First, the whale’s unrealized loss of $7.23M is still a paper loss. If the whale is a market maker hedging spot inventory, that short is neutralized by long exposure elsewhere. The loss merely reflects a delta mismatch that will be rebalanced. Not every whale is a directional speculator.
Second, the long‑side loss of $92.91 million may already be largely recognized: many longs may have been closed at a loss, with remaining positions representing the most resilient holders. The open interest still stands at $545M, indicating that new money has replaced the losers.
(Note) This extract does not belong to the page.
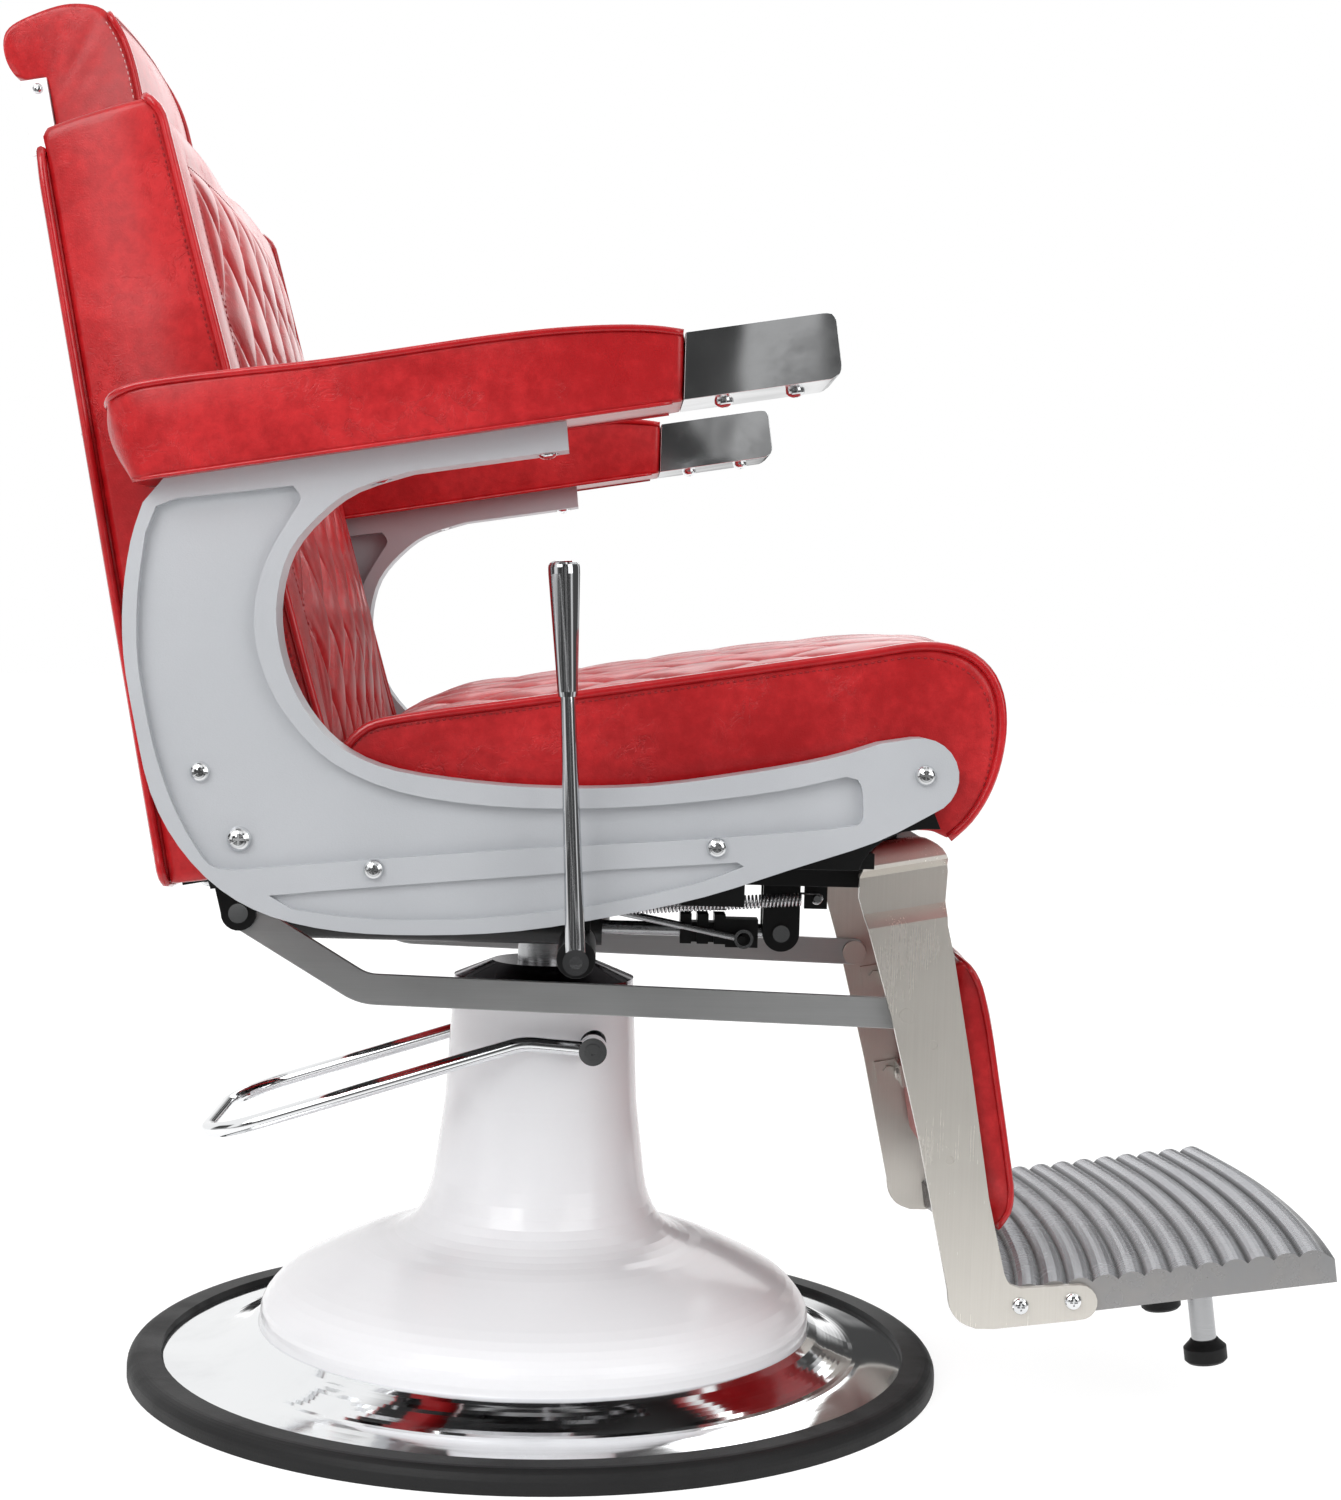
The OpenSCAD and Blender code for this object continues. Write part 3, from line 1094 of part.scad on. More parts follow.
post_u = 152;
post_y = 72;
post_l = 84;
foot_h = 17;
module bumper_posts() seat_level() color("#c4c6c9") along_plate() for (s = [-1, 1])
    translate([post_u, s*post_y, -post_l - rib_h - 8]) cylinder(d = post_d, h = post_l);
module bumper_feet() seat_level() color("#161617") along_plate() for (s = [-1, 1])
    translate([post_u, s*post_y, -post_l - rib_h - 8 - 5]) difference() {
        rotate_extrude() polygon([[0, 0], [foot_d/2 - 2, 0], [foot_d/2, 2], [foot_d/2, foot_h - 6],
            [foot_d/2 - 4, foot_h - 2], [post_d/2 + 1, foot_h], [0, foot_h]]);
        translate([0, 0, 5]) cylinder(d = post_d + 0.04, h = foot_h);
    }

// The calf pad lies along the legs' front edge
calf_tilt = 10;
calf_foot = [300, 148]; // lower rear corner of the calf board
calf_l = 180;
calf_board_t = 12;
calf_y = leg_in - 5;
module along_calf() translate([calf_foot.x, 0, calf_foot.y]) rotate([0, -calf_tilt, 0]) children();
function from_calf(p) = calf_foot + [p.x*cos(calf_tilt) - p.y*sin(calf_tilt),
    p.x*sin(calf_tilt) + p.y*cos(calf_tilt)];
module calf_board() seat_level() color("#b98d5a") along_calf() difference() {
    block(0, calf_board_t, -calf_y + 6, calf_y - 6, 8, calf_l - 8);
    for (z = bracket_z) both() translate([-cut, calf_y - 18, z]) rotate([0, 90, 0])
        cylinder(d = 6.04, h = calf_board_t + 2*cut);
}
calf_chain = smooth([[calf_board_t + 4, -4], [24, 2], [30, 16], [31, 50], [31, 90], [31, 130],
    [29, 165], [24, calf_l - 3], [calf_board_t + 4, calf_l]], 1);
module calf_pad() seat_level() color("#c1272d") along_calf() {
    last = len(calf_chain) - 1;
    mirror([1, 0, 0]) pad_skin(pad_ribs([for (p = calf_chain) [-p.x, p.y]],
        level([-calf_board_t - soft, 2], [-calf_board_t - soft, calf_l - 4], last + 1),
        calf_y, 10, 3, [for (i = [0:last]) between(i, 1, last - 1) ? 16 : 8],
        [for (i = [0:last]) 0], [for (i = [0:last]) 0]));
}
bracket_z = [50, 130];
function bracket_bolt(z) = from_calf([-9, z]);
module calf_brackets() seat_level() color("#8f9196") both() for (z = bracket_z) {
    along_calf() difference() {
        union() {
            block(-3, 0, calf_y - 32, leg_in, z - 9, z + 9);
            block(-20, 0, leg_in - 3, leg_in, z - 9, z + 9);
        }
        translate([-10, calf_y - 18, z]) rotate([0, 90, 0]) cylinder(d = 6.04, h = 20);
        translate([-9, leg_in - 10, z]) rotate([-90, 0, 0]) cylinder(d = 6.04, h = 20);
    }
    along_calf() translate([-3, calf_y - 18, z]) rotate([0, -90, 0]) dome_screw(10, 6, calf_board_t);
    p = bracket_bolt(z);
    cross_bar(p, 3, leg_in - 6, leg_out - 0.5);
    cross_bar(p, 5, leg_in - 7, leg_in - 3, $fn = 6);
}

// ---------- assembly ----------

base_ring();
base_plate();
base_disc();
pedestal_cover();
column_cap();
pump_cylinder();
base_bolts();
pump_shaft();
pump_lever();
pump_screws();
pump_plunger();
piston();
swivel_hub();
under_frame();
seat_board();
seat_cushion();
side_frame_right();
side_frame_left();
frame_screws();
arm_board_right();
arm_board_left();
arm_pad_right();
arm_pad_left();
arm_cap_right();
arm_cap_left();
arm_screws();
back_pivots();
leg_pivots();
lock_valve();
lock_pins();
lock_rod();
return_spring();
lock_cylinder();
release_rod();
recline_lever();
lever_grip();
lever_shaft();
back_frame();
back_board();
back_cushion();
back_panel();
back_screws();
headrest_guide();
rear_link_pins();
headrest_bar();
headrest_board();
headrest_cushion();
headrest_screws();
leg_right();
leg_left();
footplate();
footplate_screws();
calf_board();
calf_pad();
calf_brackets();
bumper_posts();
bumper_feet();
front_link_pins();
link_right();
link_left();
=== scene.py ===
import math

import bmesh
import bpy
import numpy as np
from mathutils import Matrix, Vector


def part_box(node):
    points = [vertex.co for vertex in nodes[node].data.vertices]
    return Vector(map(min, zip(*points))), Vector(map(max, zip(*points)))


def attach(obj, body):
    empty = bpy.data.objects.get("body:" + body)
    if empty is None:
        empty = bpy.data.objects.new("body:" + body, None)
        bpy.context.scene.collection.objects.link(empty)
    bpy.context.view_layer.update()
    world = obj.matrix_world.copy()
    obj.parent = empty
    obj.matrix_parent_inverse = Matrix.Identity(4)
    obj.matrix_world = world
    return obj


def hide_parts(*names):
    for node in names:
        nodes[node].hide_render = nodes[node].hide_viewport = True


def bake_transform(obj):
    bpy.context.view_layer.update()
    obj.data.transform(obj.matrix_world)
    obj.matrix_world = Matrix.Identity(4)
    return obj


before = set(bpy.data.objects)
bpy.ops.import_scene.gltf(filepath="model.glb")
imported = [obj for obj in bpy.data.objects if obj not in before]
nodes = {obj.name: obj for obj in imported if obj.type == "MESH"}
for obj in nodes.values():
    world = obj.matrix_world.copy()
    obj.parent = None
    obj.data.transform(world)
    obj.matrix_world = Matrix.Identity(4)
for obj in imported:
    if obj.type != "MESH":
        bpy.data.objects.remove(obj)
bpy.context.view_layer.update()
scene = bpy.context.scene
mm = 0.001


# Shader building blocks

def put(tree, kind, **settings):
    node = tree.nodes.new(kind)
    for key, value in settings.items():
        setattr(node, key, value)
    return node


def feed(tree, value, socket):
    # A socket is linked, anything else is set on the input itself
    if isinstance(value, bpy.types.NodeSocket):
        tree.links.new(value, socket)
    elif value is not None:
        socket.default_value = value


def calc(tree, operation, a, b=None, clamp=False):
    node = put(tree, "ShaderNodeMath", operation=operation, use_clamp=clamp)
    feed(tree, a, node.inputs[0])
    feed(tree, b, node.inputs[1])
    return node.outputs[0]


def weighted(tree, *parts):
    # The sum of values, each times its weight
    total = None
    for value, weight in parts:
        part = calc(tree, "MULTIPLY", value, weight)
        total = part if total is None else calc(tree, "ADD", total, part)
    return total


def remap(tree, value, low, high, toLow, toHigh):
    node = put(tree, "ShaderNodeMapRange", interpolation_type="SMOOTHSTEP")
    for socket, v in zip(node.inputs, (value, low, high, toLow, toHigh)):
        feed(tree, v, socket)
    return node.outputs[0]


def blendColor(tree, share, a, b):
    node = put(tree, "ShaderNodeMix", data_type="RGBA")
    feed(tree, share, node.inputs[0])
    feed(tree, a, node.inputs[6])
    feed(tree, b, node.inputs[7])
    return node.outputs[2]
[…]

A flush of weak hands often marks the bottom of a correction, not the beginning of a freefall.
Third, the 1:1 long/short ratio suggests that the market is not overwhelmingly bearish. It is balanced — the whale’s short is offset by other participants’ longs. The asymmetry lies in P&L, not direction. A balanced book with one side bleeding heavily is a market that has already repriced; further moves may be based on new triggers, not the existing position imbalance.
Impermanent loss is not luck; it is mathematics. The whale’s short entry at $1,700.06 is a specific point estimate. If ETH holds above $1,650, the short will remain underwater, and the whale may be forced to roll or reduce. That creates a natural floor for ETH — any spike above the entry triggers covering, which lifts price. The contrarian take: the market may already be pricing in a capitulation, and the whale short could be the last shoe to drop.
Takeaway: Accountability Call The Hyperliquid book on July 18, 2025, is a ledger of concentrated risk. One whale sits short on ETH at a critical price level. The long side is bleeding cash. The headline is wrong. The data is raw, not refined. Sifting through the noise to find the signal requires ignoring the hype and asking: Can this platform survive a sudden 5% ETH rally? The insurance fund’s size is unknown, but the P&L distribution suggests it is tested. For the reader, the actionable question is not “should I short ETH?” but “do I trust the numbers I am reading?” Until the data publisher corrects the $5.451 billion error, everything else is speculation.